Curious about what guides our decisions when choosing between different products? In short form, we adhere to Sprouts ideology focused on local and sustainably produced products. Below you can find the formal document that describes our process when choosing new products to have in our cafés and groceries.
This purchasing policy is a working document which Sprouts is currently reviewing! We'd like to hear what you have to say! We have a survey that we hope can facilitate greater transparency with our community. Take our survey!
Sprouts is committed to sustainable food systems. Our main goal is to promote food security
on the UBC campus and beyond by encouraging ecological, social and economic
sustainability. Through our various initiatives we endeavour to make nutritious, affordable,
and minimally-packaged food accessible to everyone on campus.
We want our land to be able to feed future generations, our natural environments to be
protected, and the producers of our food to be paid a fair price for their products. In deciding
which products to carry, we consider all inputs from the field to the fork.
Members of Sprouts' Board of Directors evaluate all products and look at numerous factors
before deciding which items to sell in Sprouts, serve in the cafe, and use for our independent
projects including the Sprouts Box, Community Eats and Workshops. Evaluated factors
include product origin and growing methods, amount of packaging, and company business
model and values.
Coordination of ordering is the responsibility of the Distributors Coordinator and
Suppliers Coordinator. Comments on current products and suggestions for new products will
always be accepted and the members of the Board collectively decide on whether or not to
introduce a new item.
In deciding which products to carry, we consider the following questions:
Where and how was it produced?
Where and how was it processed?
Does it use unnecessary packaging?
What energy was involved in its production and transport?

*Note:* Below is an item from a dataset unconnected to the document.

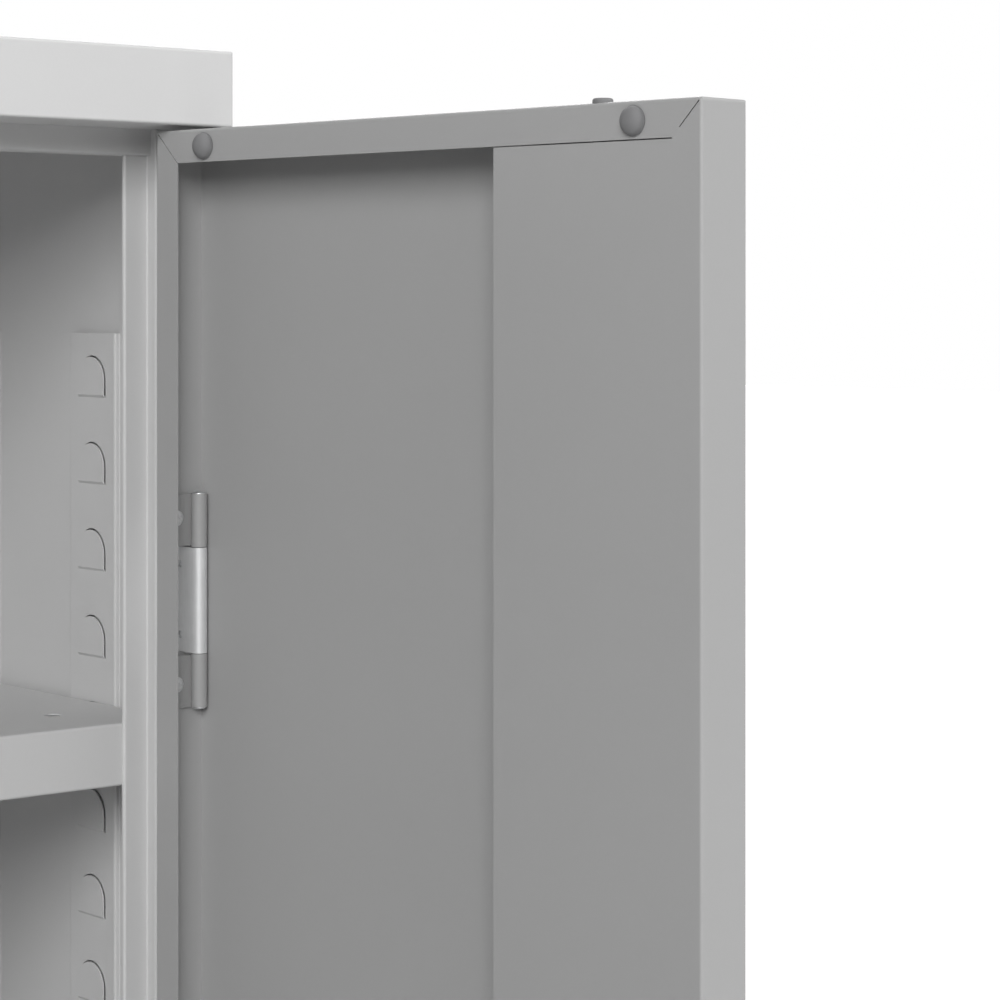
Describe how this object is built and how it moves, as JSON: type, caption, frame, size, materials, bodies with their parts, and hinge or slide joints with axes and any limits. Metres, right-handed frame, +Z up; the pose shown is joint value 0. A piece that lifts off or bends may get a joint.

What sort of distributor is involved? Do we want to support their business model?
How much will it cost the consumer?
To what extent is it accessible to consumers with diets that are vegan, gluten-free, or otherwise restricted?
In all cases, we prefer to purchase products that are minimally packaged. We recognize that
organic is not always synonymous with economic and ecological sustainability and that the
costs associated with a 100% organic diet can be prohibitive. The importance of each of the
above values may be ranked individually for each product considered.
We guarantee that our produce is grown locally, either in southern British Columbia or
northern Washington State. We favour produce grown on campus from initiatives including
the UBC Farm and the Land and Food Systems (LFS) Orchard Garden. In addition, we
consciously support local businesses and partnerships. We work with three main organic
foods distributors: Pro-Organics, Horizon Organics and Discovery Organics, as well as with a
number of local independent suppliers for specific products. We do not source directly from
other local farms because of challenges with pick-up and delivery. Direct sourcing will be a
preferable way of buying produce in the future if it becomes more logistically feasible.
Organic products sold and used at Sprouts do not have to be certified, as we
acknowledge that independent certification is not economically feasible for all farmers or
businesses that adhere to organic practices. Further, we recognize that fair trade is a
problematic concept and that the costs of independent certification can be prohibitive to
development. We support direct trade and other trade initiatives that are having a positive
impact for producers, even if this means choosing smaller suppliers that cannot afford official
For fresh fruits and vegetables we aim to:
Buy from on-campus growing initiatives even if they are not certified organic;
Buy from local certified organic farms, defining local as coming from southern British Columbia or northern Washington State
Buy certain fruits and vegetables only in the seasons that they can be locally and sustainably produced.
We favour produce grown on campus from initiatives such as the UBC Farm and the Land and Food Systems (LFS) Orchard Garden and Roots on the Roof.
For bulk and packaged grocery and snack foods we aim to:
Buy certified organic products;
Source as locally a possible and support local businesses;
Buy fair-trade or direct-trade products; and
Keep in mind the nutritional value, accessibility, and affordability for students.
For coffee, tea, chocolate and spices we aim to:
Acknowledge that while these products do not grow locally, we can meet the high demand for them by finding ecologically and economically sound sources and providing fair-trade and organic products; and
Consider the sustainability of the company's business model, when possible supporting direct-trade initiatives and volunteer-run organizations with goals and mandates that align with those of Sprouts.
An example of this is East Van Roasters, our coffee supplier. EVR is a social enterprise that offers organic coffee beans and provides support and training to the women residents of the Rainier Hotel and other downtown Eastside housing initiatives.